Undergraduate research is a pillar of the School of Science. How do programs like MUSE and COSA utilize these resources?

Shawn: MUSE (Mentored Undergraduate Summer Experience) is essentially a full-time research job for students over the summer. We provide four or five half-day workshops during MUSE to get them started with HPC, visualization tools, and data science.

Then there is COSA (the Celebration of Student Achievement) at the end of the semester. Students present posters or give presentations on their research. For those who used ELSA, we make sure the cluster is cited. It’s part of the STEM workforce development; they aren’t just doing the science, they are learning how to credit the infrastructure that made the science possible.

While the cluster is “owned” by the School of Science, you’ve managed to branch out into other departments. Where else on campus is ELSA making an impact?

Shawn: We do a lot of outreach. We have folks from Engineering and the Social Sciences using it, especially for large-scale statistics and data analysis in the R programming language. We’ve even had interest from the School of Nursing for health science data analysis. As long as it isn’t a massive burden on my time, we welcome them. They are often using the same tools—like Jupyter or R—that our science faculty already use, so it’s an easy transition.
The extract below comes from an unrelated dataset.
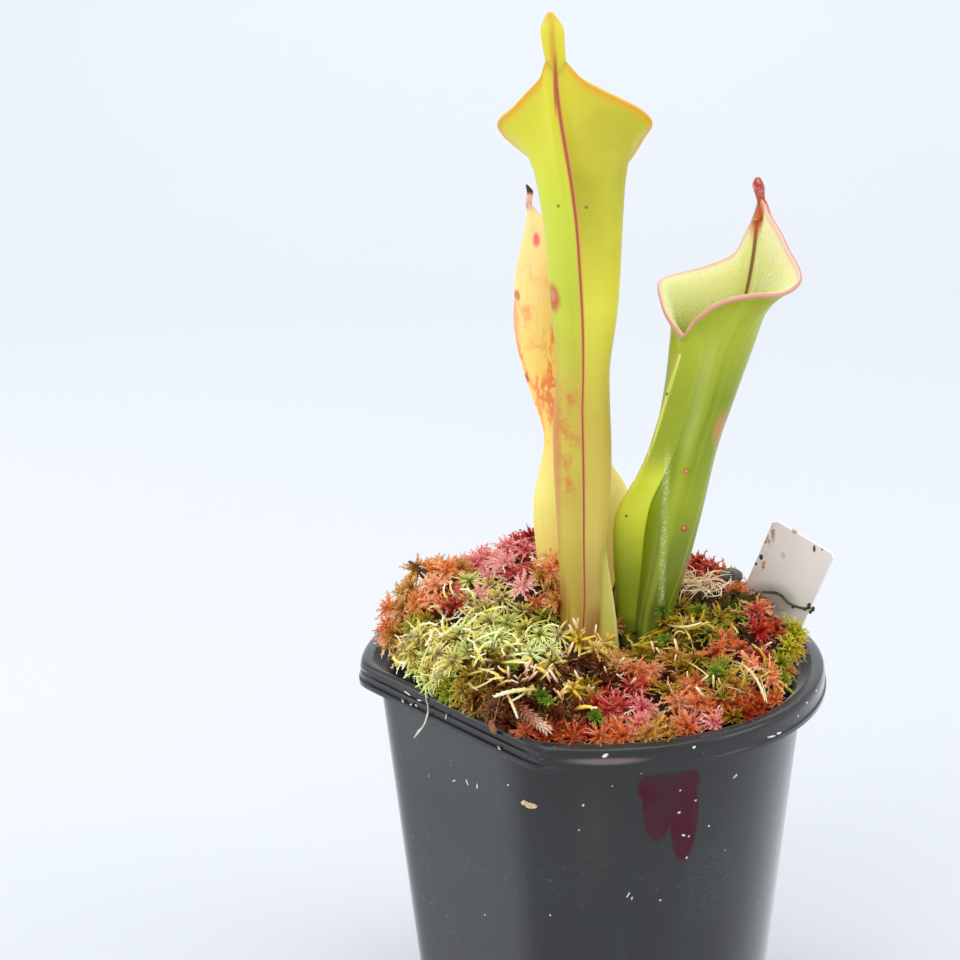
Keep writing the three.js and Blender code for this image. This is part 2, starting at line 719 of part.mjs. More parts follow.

We also look beyond our own campus. We collaborate with Rider University right down the street, and we’ve had their faculty and students sit in on our workshops. We also use the cluster as a recruiting tool for local community colleges. We invite their students to gain experience here for the summer, with the hope of recruiting them to finish their degree at TCNJ.

What is the hardest part of managing Research Computing and Data (RCD) at an institution of TCNJ’s size?

Shawn: Time and sustainability. Because I am the only person in this role, I have to be very careful about recurring costs. I try to avoid anything with a subscription or an annual institutional commitment, like maintenance contracts. When we buy equipment, I usually purchase five years of support upfront so it’s “baked in” to the initial funding.

The biggest challenge, though, is that everything is on me. If I’m unavailable, the work waits. I am trying to document as much as possible—especially those tricky software installs—for whoever comes next. At a smaller institution, finding the budget for a formal succession plan is a slow process.

What advice would you give to someone trying to build RCD support from scratch at a similar institution?

Shawn: Get your stakeholders onboard early—faculty, IT, and facilities. You need faculty champions who will push for the program and help the administration understand that this isn’t just an “IT cost,” but a research necessity. Find out what success looks like for your deans or provosts—is it the number of students involved? Is it grant dollars? Bake those metrics into the project from day one.

What is your elevator pitch for the ELSA cluster?

Shawn: The ELSA HPC cluster is at the heart of TCNJ’s School of Science research computing and data. It facilitates the faculty-student undergraduate research program where computational needs exceed what is available in a standard lab. It also equalizes access to high-end computing resources in the classroom, regardless of the student’s personal device. Ultimately, it gives our students the hands-on training they need to be successful in their future endeavors, whether in the workforce or in graduate school.